David Marcouiller, executive vice president of sales engineering, at Machinex, based in Plessisville, Quebec, says using multispectral technology, vendors predetermine the specific wavelengths needed to identify a PET bottle, for example. But with hyperspectral technology, the entire spectrum of an object is captured. This enables Machinex to add “triggers” to target specific wavelengths during sorting.

“Hyperspectral imaging is giving you a much more precise view … instead of acting on predetermined wavelengths,” Marcouiller says.

This specificity enables more detailed sorting and offers flexibility.

In the case of C&D wood, for example, he says hyperspectral imaging can identify chemical additives in the wood by a change in the spectral curve, triggering the air ejection nozzles.

Bulk Handling Systems (BHS), based in Eugene, Oregon, introduced hyperspectral imaging to its NRT optical sorters in 2023. BHS Chief Technology Officer Thomas Brooks, who is based in Nashville, Tennessee, says hyperspectral imaging allows for hypersegmentation of the full spectrum of an object.

“You’re just breaking that up into a lot of little, tiny slices all the way across,” he says. “That’s really powerful from a couple of different perspectives.”

The more granular information hyperspectral imaging provides, he adds, can be important when sorting packaging that is comprised of a base material with various labels and barriers added.

John Green, the president of Green Machine, headquartered in Whitney Point, New York, says his company began using hyperspectral imaging in 2008. The technology combines NIR spectroscopy with high-resolution imaging to create a 3D image for identifying materials with multiple planes by chemical composition.

Green adds that while AI can be used to sort some items more efficiently, such as food-grade plastic packaging from nonfood-grade plastic packaging, “there’s a lot of sortation which only the hyperspectral or full spectral NIR analysis can identify” when the chemical composition of an item is required.

“In other words, you get two items that look the same, what makes them different? That’s where the hyperspectral comes in,” he says.

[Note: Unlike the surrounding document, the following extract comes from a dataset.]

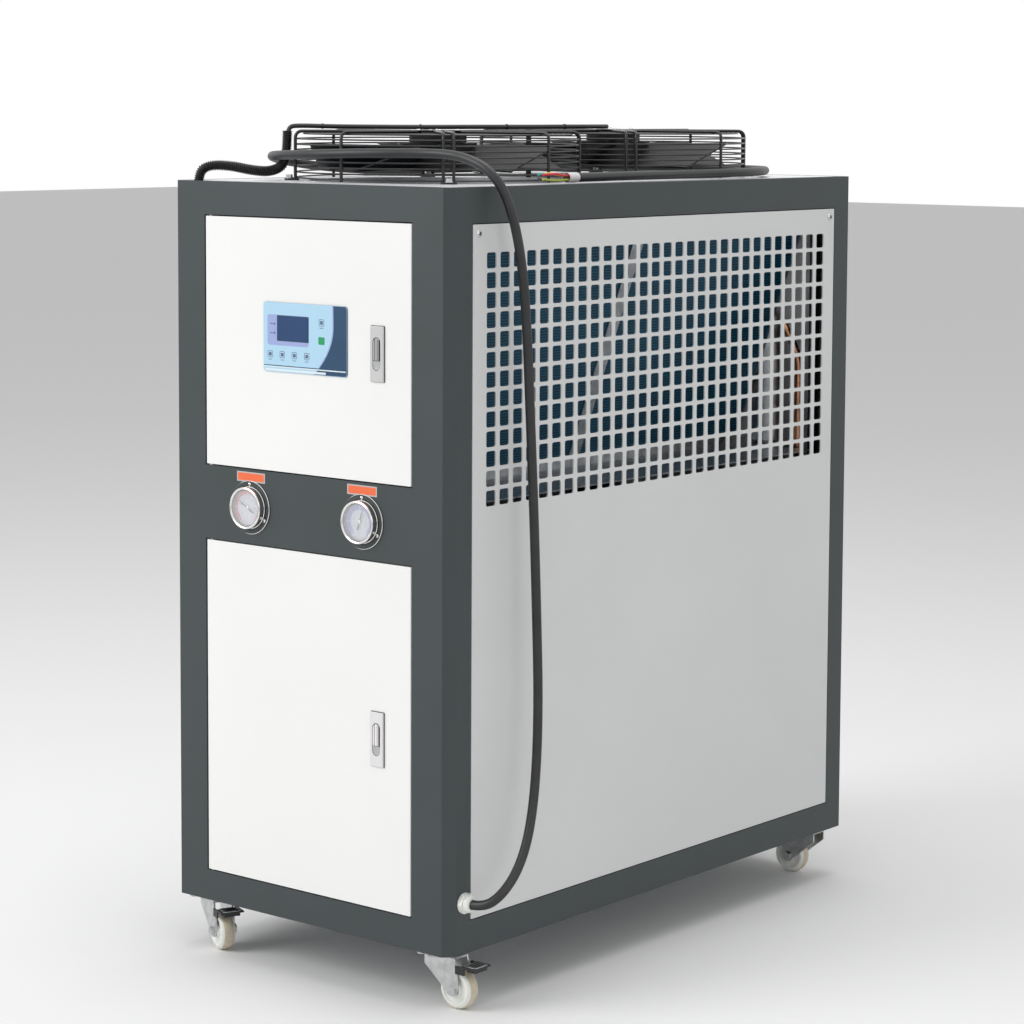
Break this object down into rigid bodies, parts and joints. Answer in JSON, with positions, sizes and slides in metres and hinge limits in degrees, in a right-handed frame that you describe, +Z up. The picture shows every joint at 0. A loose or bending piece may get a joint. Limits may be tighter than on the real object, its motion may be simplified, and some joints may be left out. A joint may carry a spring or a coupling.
{
  "type": "recirculating chiller",
  "caption": "Air-cooled recirculating chiller: steel cabinet on castors with hinged doors, side air grilles, gauges and roof fans.",
  "frame": {"origin": "on the floor under the middle of the cabinet", "axes": "+Z up, +X right as seen from the doors, +Y to the back"},
  "size_m": [0.6365, 1.068, 1.2713],
  "materials": {
    "frame_paint": "textured dark grey powder coat",
    "white_paint": "smooth white powder coat",
    "pale_paint": "smooth pale grey powder coat",
    "guard_paint": "black paint",
    "galvanised": "galvanised steel",
    "zinc": "bright zinc plating",
    "stainless": "stainless steel",
    "chrome": "satin chrome plating",
    "brass": "plain brass",
    "copper": "bare copper tube",
    "fins": "blue coated aluminium fins",
    "panel_film": "printed polyester film",
    "display_glass": "blue display window",
    "glass": "clear window",
    "black_plastic": "black moulded plastic",
    "pale_plastic": "grey moulded plastic",
    "nylon": "white nylon",
    "needle": "black needle",
    "cord_rubber": "black rubber sheath",
    "core_copper": "coloured core insulation"
  },
  "bodies": {
    "cabinet": {"cabinet_frame": "frame_paint", "base_pan": "galvanised", "roof_panel": "pale_paint", "side_panel_right": "pale_paint", "side_panel_left": "pale_paint", "rear_panel": "pale_paint", "panel_screws": "zinc", "door_pins": "zinc", "gauge_cases": "frame_paint", "gauge_glasses": "glass", "gauge_screws": "zinc", "fan_guards": "guard_paint", "fan_motors": "guard_paint", "condenser_coils": "fins", "coil_brackets": "galvanised", "mid_deck": "galvanised", "electrical_box": "galvanised", "switchgear": "pale_plastic", "compressor": "guard_paint", "water_tank": "stainless", "pump": "guard_paint", "liquid_receiver": "galvanised", "copper_line": "copper", "water_pipes": "stainless", "water_connectors": "stainless", "drain_valve": "brass", "castor_plates": "zinc", "castor_bolts": "zinc", "power_cord": "cord_rubber", "cord_cores": "core_copper", "cord_gland": "nylon", "fan_conduit": "black_plastic", "fan_lead": "cord_rubber"},
    "upper_door": {"upper_door": "white_paint", "control_panel": "panel_film", "display": "display_glass", "controller_case": "black_plastic", "upper_latch_body": "chrome"},
    "lower_door": {"lower_door": "white_paint", "lower_latch_body": "chrome"},
    "upper_latch_lever": {"upper_latch_lever": "chrome"},
    "upper_latch_button": {"upper_latch_button": "pale_plastic"},
    "lower_latch_lever": {"lower_latch_lever": "chrome"},
    "lower_latch_button": {"lower_latch_button": "pale_plastic"},
    "high_gauge_needle": {"high_gauge_needle": "needle"},
    "low_gauge_needle": {"low_gauge_needle": "needle"},
    "front_fan_rotor": {"front_fan_rotor": "guard_paint"},
    "rear_fan_rotor": {"rear_fan_rotor": "guard_paint"},
    "drain_lever": {"drain_lever": "zinc"},
    "front_right_castor": {"front_right_castor_fork": "zinc"},
    "front_right_wheel": {"front_right_castor_wheel": "nylon"},
    "front_right_pedal": {"front_right_brake_pedal": "black_plastic"},
    "front_left_castor": {"front_left_castor_fork": "zinc"},
    "front_left_wheel": {"front_left_castor_wheel": "nylon"},
    "front_left_pedal": {"front_left_brake_pedal": "black_plastic"},
    "rear_right_castor": {"rear_right_castor_fork": "zinc"},
    "rear_right_wheel": {"rear_right_castor_wheel": "nylon"},
    "rear_left_castor": {"rear_left_castor_fork": "zinc"},
    "rear_left_wheel": {"rear_left_castor_wheel": "nylon"}
  },
  "joints": [
    {"name": "upper_door_hinge", "type": "hinge", "parent": "cabinet", "child": "upper_door", "pos_m": [-0.2, -0.509, 0.946], "axis": [0, 0, -1], "range_deg": [0, 100]},
    {"name": "lower_door_hinge", "type": "hinge", "parent": "cabinet", "child": "lower_door", "pos_m": [-0.2, -0.509, 0.388], "axis": [0, 0, -1], "range_deg": [0, 100]},
    {"name": "upper_latch_pull", "type": "hinge", "parent": "upper_door", "child": "upper_latch_lever", "pos_m": [0.143, -0.517, 0.9615], "axis": [-1, 0, 0], "range_deg": [0, 35], "stiffness_Nm_per_rad": 0.05},
    {"name": "upper_latch_press", "type": "slide", "parent": "upper_door", "child": "upper_latch_button", "axis": [0, 1, 0], "range_m": [0, 0.0025], "stiffness_N_per_m": 400},
    {"name": "lower_latch_pull", "type": "hinge", "parent": "lower_door", "child": "lower_latch_lever", "pos_m": [0.143, -0.517, 0.4015], "axis": [-1, 0, 0], "range_deg": [0, 35], "stiffness_Nm_per_rad": 0.05},
    {"name": "lower_latch_press", "type": "slide", "parent": "lower_door", "child": "lower_latch_button", "axis": [0, 1, 0], "range_m": [0, 0.0025], "stiffness_N_per_m": 400},
    {"name": "high_gauge_reading", "type": "hinge", "parent": "cabinet", "child": "high_gauge_needle", "pos_m": [-0.113, -0.515, 0.7], "axis": [0, 1, 0], "range_deg": [-74, 196], "stiffness_Nm_per_rad": 0.002},
    {"name": "low_gauge_reading", "type": "hinge", "parent": "cabinet", "child": "low_gauge_needle", "pos_m": [0.113, -0.515, 0.7], "axis": [0, 1, 0], "range_deg": [-154, 116], "stiffness_Nm_per_rad": 0.002},
    {"name": "front_fan_spin", "type": "hinge", "parent": "cabinet", "child": "front_fan_rotor", "pos_m": [0, -0.2205, 1.221], "axis": [0, 0, 1], "continuous": true},
    {"name": "rear_fan_spin", "type": "hinge", "parent": "cabinet", "child": "rear_fan_rotor", "pos_m": [0, 0.2205, 1.221], "axis": [0, 0, 1], "continuous": true},
    {"name": "drain_turn", "type": "hinge", "parent": "cabinet", "child": "drain_lever", "pos_m": [0, 0.5305, 0.195], "axis": [0, 0, 1], "range_deg": [0, 90]},
    {"name": "front_right_swivel", "type": "hinge", "parent": "cabinet", "child": "front_right_castor", "pos_m": [0.234, -0.471, 0.077], "axis": [0, 0, 1], "continuous": true},
    {"name": "front_right_roll", "type": "hinge", "parent": "front_right_castor", "child": "front_right_wheel", "pos_m": [0.262, -0.471, 0.03], "axis": [0, 1, 0], "continuous": true},
    {"name": "front_right_brake", "type": "hinge", "parent": "front_right_castor", "child": "front_right_pedal", "pos_m": [0.274, -0.471, 0.06], "axis": [0, 1, 0], "range_deg": [0, 12]},
    {"name": "front_left_swivel", "type": "hinge", "parent": "cabinet", "child": "front_left_castor", "pos_m": [-0.234, -0.471, 0.077], "axis": [0, 0, 1], "continuous": true},
    {"name": "front_left_roll", "type": "hinge", "parent": "front_left_castor", "child": "front_left_wheel", "pos_m": [-0.20842, -0.48239, 0.03], "axis": [0.4067, 0.9135, 0], "continuous": true},
    {"name": "front_left_brake", "type": "hinge", "parent": "front_left_castor", "child": "front_left_pedal", "pos_m": [-0.19746, -0.48727, 0.06], "axis": [0.4067, 0.9135, 0], "range_deg": [0, 12]},
    {"name": "rear_right_swivel", "type": "hinge", "parent": "cabinet", "child": "rear_right_castor", "pos_m": [0.234, 0.471, 0.077], "axis": [0, 0, 1], "continuous": true},
    {"name": "rear_right_roll", "type": "hinge", "parent": "rear_right_castor", "child": "rear_right_wheel", "pos_m": [0.206, 0.471, 0.03], "axis": [0, -1, 0], "continuous": true},
    {"name": "rear_left_swivel", "type": "hinge", "parent": "cabinet", "child": "rear_left_castor", "pos_m": [-0.234, 0.471, 0.077], "axis": [0, 0, 1], "continuous": true},
    {"name": "rear_left_roll", "type": "hinge", "parent": "rear_left_castor", "child": "rear_left_wheel", "pos_m": [-0.26117, 0.47777, 0.03], "axis": [-0.2419, -0.9703, 0], "continuous": true}
  ]
}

“Without that 3D capability, you’re going to have more mishits from our standpoint in that you’re looking for flat plains to pull information. But, if you’ve got a shielded plane, which is at a 30-degree angle to the camera, that’s going to reflect the light differently than another flat plane, where you’re at 90 degrees to the camera.”

While hyperspectral imaging can stand on its own, it also can be combined with color cameras and AI, Steinert’s Barry says.

“If you just need your good PETs or your good films or things like that, then we can get away with just the hyperspectral imaging for NIR,” he says. “If you need to start getting AI involved, though, that’s when we pair our hyperspectral imaging with a color camera. This combination brings together two different ways of ‘seeing,’ like using two senses at once. The hyperspectral sensor provides the material’s chemical fingerprint, while the RGB camera adds visual cues, such as color and shape. Through sensor fusion, we can merge these data streams and provide the AI with a much more complete basis for decision-making, enabling more precise, application-specific sorting.”

The software tie-in

This image depicts hyperspectral and AI imaging.
Image courtesy of Machinex

Green Machine pairs its hyperspectral imaging technology with what Green says is advanced AI software to collect and make sense of the captured data and positively or negatively classify material.

“The camera literally draws a picture of that item as it is crossing over an air jet bar where you have individually actuated air jets that are on half-inch centers which fire in the outline of that product and eject it off the belt without touching any other product on the belt,” he says.

Green adds that the software package “makes sense of the reflective light” and improves the classification of objects.

Brooks says one of the benefits of hyperspectral imaging is that “all your processing is typically done in software, so now it’s very adaptable.

“What that does is it allows really quick and adaptable changes to what somebody wants to do,” he says. “It really sets you up where you’re semi future-proof. It also then gives you the ability for some of these more difficult sorts that you’re looking at,” whether that be dirty material or multilayer packaging.

“Hyperspectral is a pretty big hammer to solve that problem.”

Marcouiller says the software is the brains behind hyperspectral sorting, and the data generated by these machines are essential to a MRF’s efficient functioning.

“That data from what’s happening in the MRF, it’s very important for the end users, for the operators, to fine-tune their machines [and] to give reports to municipalities. Data is more and more at the center of operations,” he says.

In addition to its adaptability, Brooks says another positive associated with hyperspectral imaging can include lifetime calibration, as in the case of NRT.

Green says the depth of the range offered by hyperspectral imaging allows for finer tuning of the products sorted.

“We can pick every individual grade of plastics [No. 1-7], we can pick maple from oak if we cared to,” he says. “The important distinction when sorting wood is our ability to identify pressure-treated, arsenic-laden wood from clean wood. We can pick different grades of paper, whether it’s newsprint, whether it’s office paper, whether it’s cardboard.”

But to sort food-grade PET thermoforms from PET bottles, Green Machine adds an AI-trained camera to its Green Eye optical sorters that use the company’s patented hyperspectral technology.

“This is a perfect case where spectral analysis is insufficient in identifying shapes required to classify them,” Green continues.

“I don’t think we’ve even touched the surface of the capabilities of what this technology will end up showing us,” Brooks adds of hyperspectral imaging.

He mentions chemical recycling. “Some of these companies that are really concerned about very specific chemical compositions…, hyperspectral will be one of the major technologies to be able to discern all those different things.”